Adult Life Skills is a sincere and earnest attempt to look at loss and women lost in the transition stages of life. At times the character’s words are lacerating as they strike at the heart of another character’s vulnerability. I loved how Tunnard understood the little things most films ignore.
Moments like when Marion tosses the snails out of her garden. Jean looks on confused until Marion informs her she’s “accelerating the cycle of life”. Jean shakes her head. “You can’t just move them nearby. They have a strong homing instinct. They’ll come back. I saw it on Baywatch.” “Springwatch, mother,” Marion replies. I don’t know anyone who hasn’t had a conversation similar to this with their own parents. More than likely their parents responded much the same way as Jean, “Whatever.”
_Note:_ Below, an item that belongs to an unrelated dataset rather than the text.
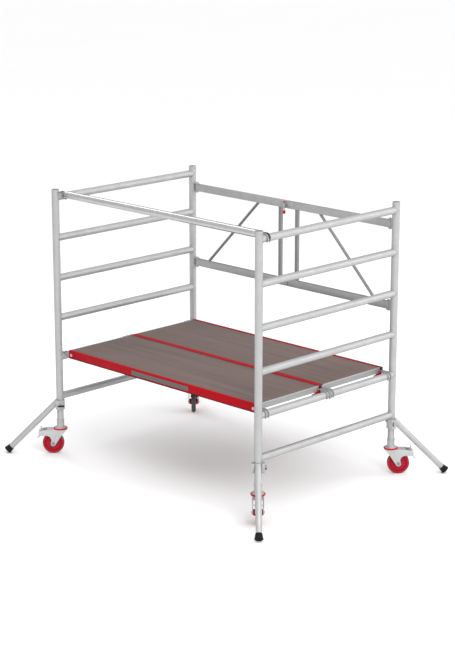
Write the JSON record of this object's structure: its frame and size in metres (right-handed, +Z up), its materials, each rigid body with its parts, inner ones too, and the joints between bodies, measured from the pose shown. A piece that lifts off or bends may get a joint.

As debuts go, Adult Life Skills is clunky but shows promise. Tunnard has a good ear for dialogue. Even more impressive she has an ear for knowing which character should say which line. A skill that is not necessarily guaranteed among most screenwriters. Still, she understands how to end a film. It’s hard to be angry when Whitesnake is the band playing over the closing fade to credits.